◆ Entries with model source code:
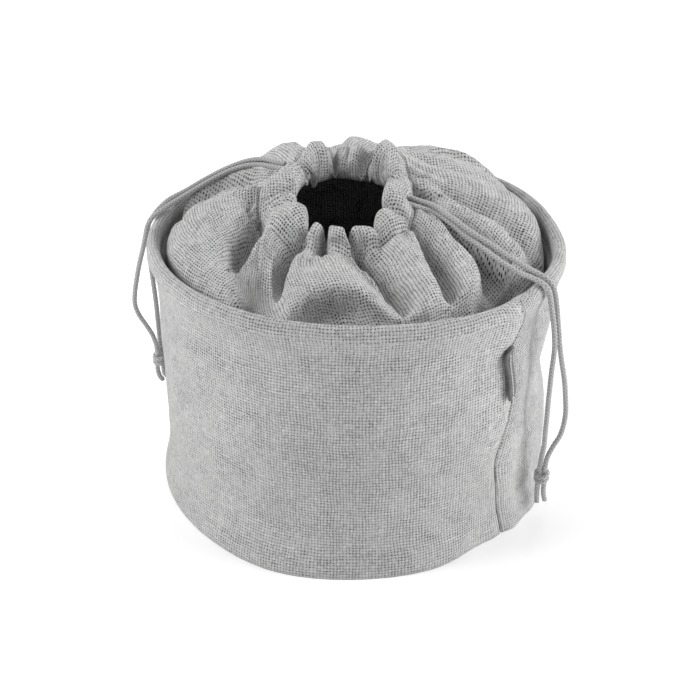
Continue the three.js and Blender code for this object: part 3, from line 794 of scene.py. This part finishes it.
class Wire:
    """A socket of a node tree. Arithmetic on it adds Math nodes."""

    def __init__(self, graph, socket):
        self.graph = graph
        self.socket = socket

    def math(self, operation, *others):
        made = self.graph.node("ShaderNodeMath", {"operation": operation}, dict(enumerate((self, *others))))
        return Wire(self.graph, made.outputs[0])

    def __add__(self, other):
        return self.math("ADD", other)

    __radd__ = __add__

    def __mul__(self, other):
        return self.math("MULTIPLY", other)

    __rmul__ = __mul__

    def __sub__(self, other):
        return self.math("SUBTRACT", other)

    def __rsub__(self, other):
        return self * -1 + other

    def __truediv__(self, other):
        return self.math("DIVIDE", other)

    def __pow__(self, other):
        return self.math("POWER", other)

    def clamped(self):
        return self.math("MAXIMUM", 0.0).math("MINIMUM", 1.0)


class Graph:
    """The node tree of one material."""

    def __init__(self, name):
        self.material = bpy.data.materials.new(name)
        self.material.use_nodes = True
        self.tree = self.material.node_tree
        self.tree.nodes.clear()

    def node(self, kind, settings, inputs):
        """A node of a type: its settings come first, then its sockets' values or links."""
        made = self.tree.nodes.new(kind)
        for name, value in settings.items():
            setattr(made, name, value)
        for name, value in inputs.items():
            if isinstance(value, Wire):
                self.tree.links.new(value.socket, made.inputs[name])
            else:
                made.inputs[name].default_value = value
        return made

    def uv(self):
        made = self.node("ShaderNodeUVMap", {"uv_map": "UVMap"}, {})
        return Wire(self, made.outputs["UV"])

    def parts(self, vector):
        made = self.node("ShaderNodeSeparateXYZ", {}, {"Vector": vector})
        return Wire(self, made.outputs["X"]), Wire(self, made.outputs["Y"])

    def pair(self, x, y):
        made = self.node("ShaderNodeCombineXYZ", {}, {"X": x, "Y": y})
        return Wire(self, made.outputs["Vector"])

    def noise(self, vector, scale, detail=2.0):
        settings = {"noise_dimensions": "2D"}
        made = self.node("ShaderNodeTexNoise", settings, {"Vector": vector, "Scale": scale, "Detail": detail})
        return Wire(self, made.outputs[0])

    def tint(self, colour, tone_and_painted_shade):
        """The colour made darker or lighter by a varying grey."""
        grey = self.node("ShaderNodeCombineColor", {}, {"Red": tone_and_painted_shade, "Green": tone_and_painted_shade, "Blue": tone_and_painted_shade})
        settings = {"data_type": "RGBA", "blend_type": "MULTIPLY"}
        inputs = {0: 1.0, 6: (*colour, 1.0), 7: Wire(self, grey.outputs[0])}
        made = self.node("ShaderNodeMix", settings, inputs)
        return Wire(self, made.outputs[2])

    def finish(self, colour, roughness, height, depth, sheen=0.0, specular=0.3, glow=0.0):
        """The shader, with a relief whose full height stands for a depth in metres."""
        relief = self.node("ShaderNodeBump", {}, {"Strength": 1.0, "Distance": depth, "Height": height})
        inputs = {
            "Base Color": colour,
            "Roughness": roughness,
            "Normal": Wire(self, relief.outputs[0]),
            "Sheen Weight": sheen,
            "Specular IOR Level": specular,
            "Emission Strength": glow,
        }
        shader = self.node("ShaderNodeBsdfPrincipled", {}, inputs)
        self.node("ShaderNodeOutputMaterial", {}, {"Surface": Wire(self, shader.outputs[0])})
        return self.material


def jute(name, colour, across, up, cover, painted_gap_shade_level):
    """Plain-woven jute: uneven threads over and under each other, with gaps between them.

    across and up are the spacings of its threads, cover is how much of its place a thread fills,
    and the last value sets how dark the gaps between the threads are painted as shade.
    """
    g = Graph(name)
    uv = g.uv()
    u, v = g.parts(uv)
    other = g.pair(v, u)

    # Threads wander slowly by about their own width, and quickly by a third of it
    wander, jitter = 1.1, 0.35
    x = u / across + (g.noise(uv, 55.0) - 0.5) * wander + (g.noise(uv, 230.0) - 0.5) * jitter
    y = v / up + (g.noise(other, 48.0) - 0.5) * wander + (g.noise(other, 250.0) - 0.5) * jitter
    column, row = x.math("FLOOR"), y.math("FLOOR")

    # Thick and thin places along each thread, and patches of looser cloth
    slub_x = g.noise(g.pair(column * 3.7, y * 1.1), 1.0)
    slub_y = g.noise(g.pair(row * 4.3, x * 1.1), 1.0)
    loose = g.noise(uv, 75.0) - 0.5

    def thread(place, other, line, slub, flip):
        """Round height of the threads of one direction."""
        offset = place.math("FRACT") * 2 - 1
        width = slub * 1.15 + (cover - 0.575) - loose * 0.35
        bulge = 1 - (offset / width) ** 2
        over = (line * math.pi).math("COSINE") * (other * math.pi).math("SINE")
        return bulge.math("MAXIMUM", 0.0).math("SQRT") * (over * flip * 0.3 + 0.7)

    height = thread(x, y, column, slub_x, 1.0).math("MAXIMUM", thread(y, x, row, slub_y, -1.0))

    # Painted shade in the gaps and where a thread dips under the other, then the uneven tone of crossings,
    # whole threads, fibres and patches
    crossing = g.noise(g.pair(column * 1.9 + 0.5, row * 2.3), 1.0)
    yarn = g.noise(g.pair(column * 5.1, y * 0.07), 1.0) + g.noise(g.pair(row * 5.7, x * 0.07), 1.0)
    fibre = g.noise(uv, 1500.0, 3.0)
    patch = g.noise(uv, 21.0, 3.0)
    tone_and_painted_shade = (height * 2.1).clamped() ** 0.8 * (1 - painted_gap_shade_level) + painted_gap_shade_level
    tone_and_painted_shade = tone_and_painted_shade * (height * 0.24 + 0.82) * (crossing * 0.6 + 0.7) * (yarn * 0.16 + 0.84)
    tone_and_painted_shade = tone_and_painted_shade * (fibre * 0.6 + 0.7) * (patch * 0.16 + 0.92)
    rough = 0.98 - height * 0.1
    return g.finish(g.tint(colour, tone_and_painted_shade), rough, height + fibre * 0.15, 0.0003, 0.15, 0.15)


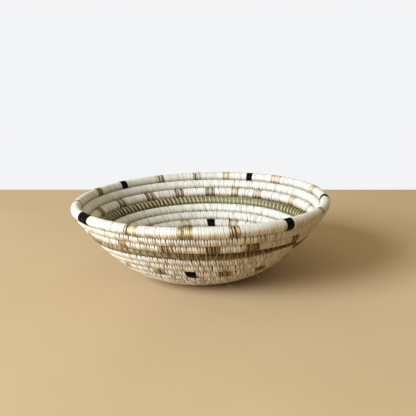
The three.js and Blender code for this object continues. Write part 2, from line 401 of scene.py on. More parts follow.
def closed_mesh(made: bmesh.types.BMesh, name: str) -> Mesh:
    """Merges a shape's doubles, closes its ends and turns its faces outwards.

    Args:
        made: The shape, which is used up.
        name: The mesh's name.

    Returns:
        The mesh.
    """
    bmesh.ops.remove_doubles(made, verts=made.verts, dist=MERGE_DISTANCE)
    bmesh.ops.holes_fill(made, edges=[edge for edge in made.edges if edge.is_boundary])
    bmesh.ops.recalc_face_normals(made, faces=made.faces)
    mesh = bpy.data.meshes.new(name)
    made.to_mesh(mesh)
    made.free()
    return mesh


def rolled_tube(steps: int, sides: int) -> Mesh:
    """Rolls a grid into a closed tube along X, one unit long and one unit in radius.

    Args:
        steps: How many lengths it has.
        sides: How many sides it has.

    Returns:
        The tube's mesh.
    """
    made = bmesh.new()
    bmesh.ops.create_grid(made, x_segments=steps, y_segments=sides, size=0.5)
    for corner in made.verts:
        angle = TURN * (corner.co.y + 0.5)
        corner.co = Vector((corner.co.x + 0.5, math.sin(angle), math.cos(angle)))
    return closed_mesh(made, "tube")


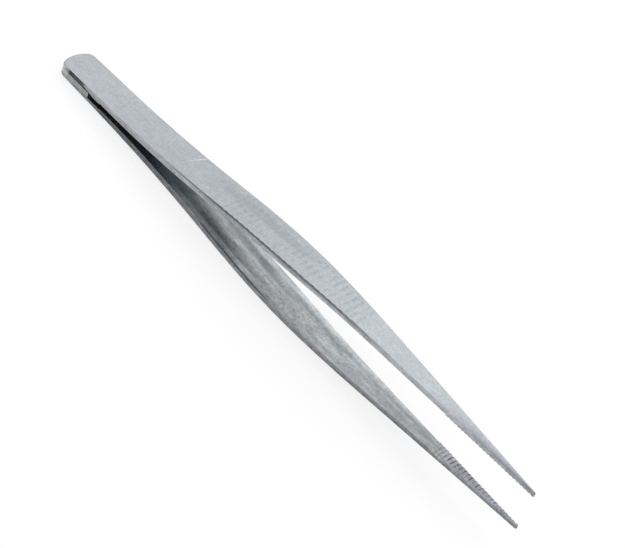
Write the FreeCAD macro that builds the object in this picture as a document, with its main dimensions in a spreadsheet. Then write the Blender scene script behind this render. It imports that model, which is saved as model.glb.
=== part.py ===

◆ Stated problem: Restate the data above exactly, keeping each word as it stands.

◆ Result of this task:
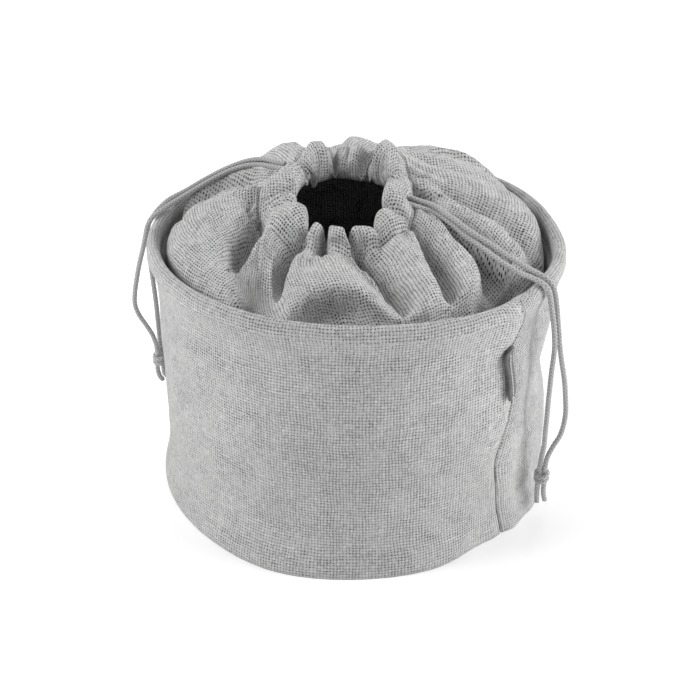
Continue the three.js and Blender code for this object: part 3, from line 794 of scene.py. This part finishes it.
class Wire:
    """A socket of a node tree. Arithmetic on it adds Math nodes."""

    def __init__(self, graph, socket):
        self.graph = graph
        self.socket = socket

    def math(self, operation, *others):
        made = self.graph.node("ShaderNodeMath", {"operation": operation}, dict(enumerate((self, *others))))
        return Wire(self.graph, made.outputs[0])

    def __add__(self, other):
        return self.math("ADD", other)

    __radd__ = __add__

    def __mul__(self, other):
        return self.math("MULTIPLY", other)

    __rmul__ = __mul__

    def __sub__(self, other):
        return self.math("SUBTRACT", other)

    def __rsub__(self, other):
        return self * -1 + other

    def __truediv__(self, other):
        return self.math("DIVIDE", other)

    def __pow__(self, other):
        return self.math("POWER", other)

    def clamped(self):
        return self.math("MAXIMUM", 0.0).math("MINIMUM", 1.0)


class Graph:
    """The node tree of one material."""

    def __init__(self, name):
        self.material = bpy.data.materials.new(name)
        self.material.use_nodes = True
        self.tree = self.material.node_tree
        self.tree.nodes.clear()

    def node(self, kind, settings, inputs):
        """A node of a type: its settings come first, then its sockets' values or links."""
        made = self.tree.nodes.new(kind)
        for name, value in settings.items():
            setattr(made, name, value)
        for name, value in inputs.items():
            if isinstance(value, Wire):
                self.tree.links.new(value.socket, made.inputs[name])
            else:
                made.inputs[name].default_value = value
        return made

    def uv(self):
        made = self.node("ShaderNodeUVMap", {"uv_map": "UVMap"}, {})
        return Wire(self, made.outputs["UV"])

    def parts(self, vector):
        made = self.node("ShaderNodeSeparateXYZ", {}, {"Vector": vector})
        return Wire(self, made.outputs["X"]), Wire(self, made.outputs["Y"])

    def pair(self, x, y):
        made = self.node("ShaderNodeCombineXYZ", {}, {"X": x, "Y": y})
        return Wire(self, made.outputs["Vector"])

    def noise(self, vector, scale, detail=2.0):
        settings = {"noise_dimensions": "2D"}
        made = self.node("ShaderNodeTexNoise", settings, {"Vector": vector, "Scale": scale, "Detail": detail})
        return Wire(self, made.outputs[0])

    def tint(self, colour, tone_and_painted_shade):
        """The colour made darker or lighter by a varying grey."""
        grey = self.node("ShaderNodeCombineColor", {}, {"Red": tone_and_painted_shade, "Green": tone_and_painted_shade, "Blue": tone_and_painted_shade})
        settings = {"data_type": "RGBA", "blend_type": "MULTIPLY"}
        inputs = {0: 1.0, 6: (*colour, 1.0), 7: Wire(self, grey.outputs[0])}
        made = self.node("ShaderNodeMix", settings, inputs)
        return Wire(self, made.outputs[2])

    def finish(self, colour, roughness, height, depth, sheen=0.0, specular=0.3, glow=0.0):
        """The shader, with a relief whose full height stands for a depth in metres."""
        relief = self.node("ShaderNodeBump", {}, {"Strength": 1.0, "Distance": depth, "Height": height})
        inputs = {
            "Base Color": colour,
            "Roughness": roughness,
            "Normal": Wire(self, relief.outputs[0]),
            "Sheen Weight": sheen,
            "Specular IOR Level": specular,
            "Emission Strength": glow,
        }
        shader = self.node("ShaderNodeBsdfPrincipled", {}, inputs)
        self.node("ShaderNodeOutputMaterial", {}, {"Surface": Wire(self, shader.outputs[0])})
        return self.material


def jute(name, colour, across, up, cover, painted_gap_shade_level):
    """Plain-woven jute: uneven threads over and under each other, with gaps between them.

    across and up are the spacings of its threads, cover is how much of its place a thread fills,
    and the last value sets how dark the gaps between the threads are painted as shade.
    """
    g = Graph(name)
    uv = g.uv()
    u, v = g.parts(uv)
    other = g.pair(v, u)

    # Threads wander slowly by about their own width, and quickly by a third of it
    wander, jitter = 1.1, 0.35
    x = u / across + (g.noise(uv, 55.0) - 0.5) * wander + (g.noise(uv, 230.0) - 0.5) * jitter
    y = v / up + (g.noise(other, 48.0) - 0.5) * wander + (g.noise(other, 250.0) - 0.5) * jitter
    column, row = x.math("FLOOR"), y.math("FLOOR")

    # Thick and thin places along each thread, and patches of looser cloth
    slub_x = g.noise(g.pair(column * 3.7, y * 1.1), 1.0)
    slub_y = g.noise(g.pair(row * 4.3, x * 1.1), 1.0)
    loose = g.noise(uv, 75.0) - 0.5

    def thread(place, other, line, slub, flip):
        """Round height of the threads of one direction."""
        offset = place.math("FRACT") * 2 - 1
        width = slub * 1.15 + (cover - 0.575) - loose * 0.35
        bulge = 1 - (offset / width) ** 2
        over = (line * math.pi).math("COSINE") * (other * math.pi).math("SINE")
        return bulge.math("MAXIMUM", 0.0).math("SQRT") * (over * flip * 0.3 + 0.7)

    height = thread(x, y, column, slub_x, 1.0).math("MAXIMUM", thread(y, x, row, slub_y, -1.0))

    # Painted shade in the gaps and where a thread dips under the other, then the uneven tone of crossings,
    # whole threads, fibres and patches
    crossing = g.noise(g.pair(column * 1.9 + 0.5, row * 2.3), 1.0)
    yarn = g.noise(g.pair(column * 5.1, y * 0.07), 1.0) + g.noise(g.pair(row * 5.7, x * 0.07), 1.0)
    fibre = g.noise(uv, 1500.0, 3.0)
    patch = g.noise(uv, 21.0, 3.0)
    tone_and_painted_shade = (height * 2.1).clamped() ** 0.8 * (1 - painted_gap_shade_level) + painted_gap_shade_level
    tone_and_painted_shade = tone_and_painted_shade * (height * 0.24 + 0.82) * (crossing * 0.6 + 0.7) * (yarn * 0.16 + 0.84)
    tone_and_painted_shade = tone_and_painted_shade * (fibre * 0.6 + 0.7) * (patch * 0.16 + 0.92)
    rough = 0.98 - height * 0.1
    return g.finish(g.tint(colour, tone_and_painted_shade), rough, height + fibre * 0.15, 0.0003, 0.15, 0.15)


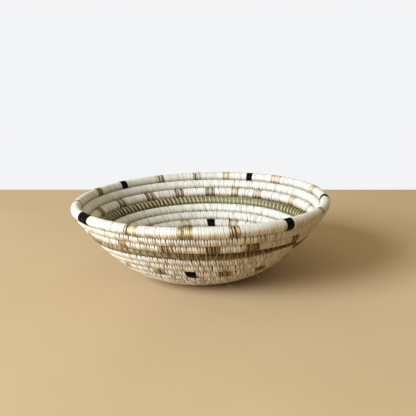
The three.js and Blender code for this object continues. Write part 2, from line 401 of scene.py on. More parts follow.
def closed_mesh(made: bmesh.types.BMesh, name: str) -> Mesh:
    """Merges a shape's doubles, closes its ends and turns its faces outwards.

    Args:
        made: The shape, which is used up.
        name: The mesh's name.

    Returns:
        The mesh.
    """
    bmesh.ops.remove_doubles(made, verts=made.verts, dist=MERGE_DISTANCE)
    bmesh.ops.holes_fill(made, edges=[edge for edge in made.edges if edge.is_boundary])
    bmesh.ops.recalc_face_normals(made, faces=made.faces)
    mesh = bpy.data.meshes.new(name)
    made.to_mesh(mesh)
    made.free()
    return mesh


def rolled_tube(steps: int, sides: int) -> Mesh:
    """Rolls a grid into a closed tube along X, one unit long and one unit in radius.

    Args:
        steps: How many lengths it has.
        sides: How many sides it has.

    Returns:
        The tube's mesh.
    """
    made = bmesh.new()
    bmesh.ops.create_grid(made, x_segments=steps, y_segments=sides, size=0.5)
    for corner in made.verts:
        angle = TURN * (corner.co.y + 0.5)
        corner.co = Vector((corner.co.x + 0.5, math.sin(angle), math.cos(angle)))
    return closed_mesh(made, "tube")


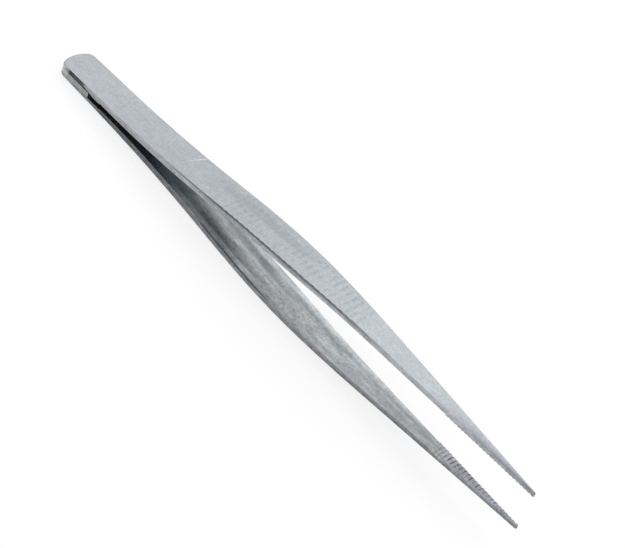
Write the FreeCAD macro that builds the object in this picture as a document, with its main dimensions in a spreadsheet. Then write the Blender scene script behind this render. It imports that model, which is saved as model.glb.
=== part.py ===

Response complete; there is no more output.